I have not posted since early March because... I have not flown since then. Our Grob 103 Twin Astir has been out of service in order to have the top surface of the stabilizer and elevator stripped and refinished. It was peeling very badly, so we took it out of service between the late-winter BFR season (it seems several of us have our BFR dates in January-February), and the start of the good soaring season.

The stabilizer was peeling, but that's not quite the right term for what happened to the surface of the elevator - disintegrating is more like it! Over this winter, the surface really just started crumbling before our eyes.

We chose a shop in Tehachapi to do the work. Getting the stab there and back was a bit of a trick, because it is is 10.8 feet wide. That's too big to fit in my full-size pickup bed, which Pythagoras says is 8.9 feet diagonally. Letting it hang out over the tailgate or stick up over the cab seemed like a recipe for disaster. So one of our club members put it in his camper, which allowed it to go over the cab and be protected.

To bring it back, I decided to put it in the glider's trailer, since there's a nice padded pair of brackets for just that purpose. From home to Crystal (to get the trailer) to Tehachapi, back to Crystal and back home is about 320 miles, so retrieving and installing the stab a couple weeks ago was an all-day affair. It looks great! As it turns out, the surfaces had been reworked but not stripped before, so this time two or three layers of material were removed. The elevator is now measurably lighter, so it should be somewhat more responsive.

Then the ship was due for its annual inspection. Fortunately nothing else major came up, so last week it was signed off as airworthy again. This Saturday several of us spent the morning lubricating all the control linkages, washing the ship, putting a coat of wax on it (gotta protect that new finish!), polishing the canopy, and doing general maintenance required for a ship that sits out all the time.

Since significant maintenance had been done, a solo test flight is required before any passenger flights would be allowed. That job fell to me, so I took it up to 1,000' AGL for a quick checkout. On takeoff, I  PIO'd it a bit, recovering after the second oscillation - maybe the lighter elevator made it react more quickly? Or maybe it's just that I haven't flown for a month and a half...

One of the fellows who came out this weekend is a former club member who is looking to rejoin. Recently he has been signed off to fly in high-performance gliders and at Crystalaire, so now he will need to get a checkout in our Grob 103. I took him up for an orientation flight so he could start to learn the specifics of this ship. I let off tow in lift over the "second ridge", and between us we took it up to about 8,700' MSL a few times. We landed after exactly one hour.

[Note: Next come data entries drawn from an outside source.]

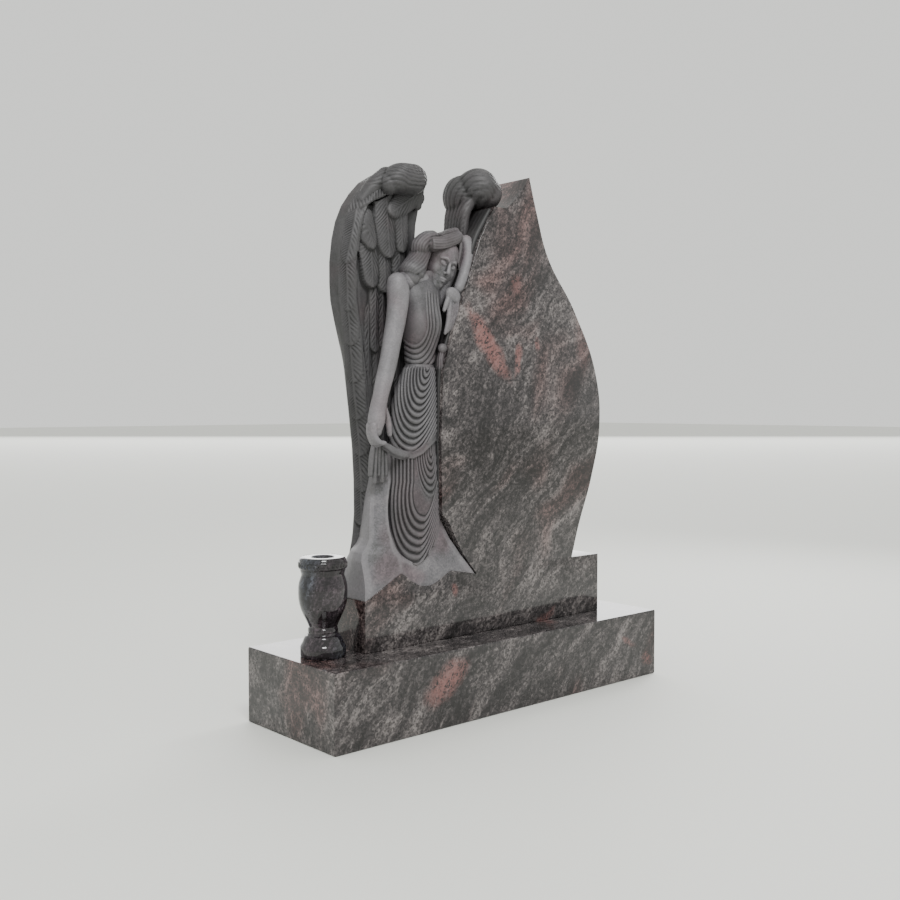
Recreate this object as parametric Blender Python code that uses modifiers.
"""Angel headstone: a granite base slab, a die carved from one stone, and a turned flower vase.

Metres, +Z up, the front faces -Y, and the origin is the middle of the base's underside.
"""

from math import cos, exp, pi, radians, sin

import bmesh
import bpy
import numpy as np
from mathutils import Euler, Matrix, Vector

# Base slab
BASE_WIDTH = 1.228
BASE_DEPTH = 0.395
BASE_HEIGHT = 0.200
BASE_ARRIS = 0.003

# Die: the stone that is cut into a foot block, a leaf-shaped tablet and an angel
DIE_WIDTH = 0.910
DIE_THICKNESS = 0.155
DIE_HEIGHT = 1.298
DIE_SET_BACK = 0.120
DIE_FROM_LEFT = 0.182
BLOCK_HEIGHT = 0.177

# Flower vase
VASE_HEIGHT = 0.254
VASE_RADIUS = 0.063
VASE_BORE_RADIUS = 0.028
VASE_BORE_DEPTH = 0.190
VASE_SIDES = 32

# A hair of air keeps stones that stand on each other apart
JOINT_GAP = 0.0003

# How finely the carving is cut
CARVING_GRAIN = 0.0048
CARVING_FACES = 7600

# Places and sizes on the die, in hundredths of its own width, thickness and height
DIE_LEFT = DIE_FROM_LEFT - BASE_WIDTH / 2
DIE_FRONT = DIE_SET_BACK - BASE_DEPTH / 2
DIE_FOOT = BASE_HEIGHT + JOINT_GAP
SHARE = DIE_HEIGHT / 100
BLOCK_TOP = 100 * BLOCK_HEIGHT / DIE_HEIGHT
CARVED_BACK = 99.4


def at(u, d, v):
    """A point of the die: across from its left side, back from its front face, up from its foot."""
    return Vector((
        DIE_LEFT + DIE_WIDTH * u / 100,
        DIE_FRONT + DIE_THICKNESS * d / 100,
        DIE_FOOT + DIE_HEIGHT * v / 100,
    ))


def between(x, points):
    """The height of a broken line at x, for points (x, y) with rising x."""
    return np.interp(x, [p[0] for p in points], [p[1] for p in points])


def ramp(x, low, high):
    """A smooth step from 0 at low to 1 at high."""
    t = np.clip((np.asarray(x, float) - low) / (high - low), 0.0, 1.0)
    return t * t * (3 - 2 * t)


def clear_scene():
    for old in list(bpy.data.objects):
        bpy.data.objects.remove(old, do_unlink=True)


def new_collection(name):
    group = bpy.data.collections.new(name)
    bpy.context.scene.collection.children.link(group)
    return group


def stone(name, colour, roughness):
    material = bpy.data.materials.new(name)
    material.use_nodes = True
    shader = material.node_tree.nodes["Principled BSDF"]
    shader.inputs["Base Color"].default_value = (*colour, 1)
    shader.inputs["Roughness"].default_value = roughness
    shader.inputs["Metallic"].default_value = 0.0
    return material


def mesh_object(name, mesh, group):
    thing = bpy.data.objects.new(name, mesh)
    group.objects.link(thing)
    return thing


def baked(thing):
    """The mesh of an object with its modifiers applied."""
    graph = bpy.context.evaluated_depsgraph_get()
    return bpy.data.meshes.new_from_object(thing.evaluated_get(graph))


# Solids that the carving is roughed out from. Each adds a closed body to the bmesh.

def ball(bm, centre, radii, turn=(0, 0, 0), sides=20):
    """An ellipsoid; radii in hundredths of the die's height, turn in degrees."""
    spin = Euler([radians(a) for a in turn]).to_matrix().to_4x4()
    size = Matrix.Diagonal([SHARE * r for r in radii] + [1])
    bmesh.ops.create_uvsphere(
        bm, u_segments=sides, v_segments=sides // 2, radius=1, matrix=Matrix.Translation(centre) @ spin @ size
    )


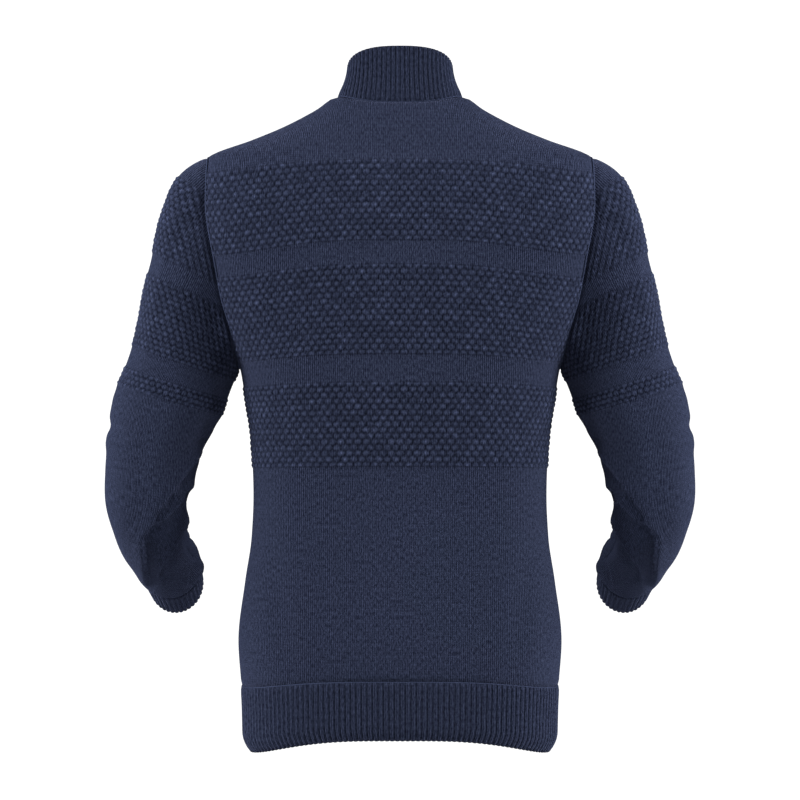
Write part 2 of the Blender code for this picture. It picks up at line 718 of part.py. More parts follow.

Another club member who hasn't flown much lately wanted to get some practice before tackling his BFR, so we went up again. This time we got a-l-m-o-s-t to 10,000' MSL. We headed over the the area near the top Mt. Lewis, expecting to find some thermals popping, or wind blowing up the sides of the "bowls" between the mountains. Nothing. It was weird - way calmer than we usually would find up there.

Back down below the second ridge, we found some more lift, but not quite as high, and then out over the desert we found some marginal wave lift. There was a fairly strong wind out of the west, and weak wave had been reported there a couple of hours earlier, and sure enough it was still there. That gave us enough time for him to practice stalls, slow flight, etc. which might be requested during a BFR flight. We came in after exactly 90 minutes.

So... I flew for 2 hours and 40 minutes, but since I let the other pilots do much of the flying, I only get to log 50 minutes. But it was really great to be back in the air again!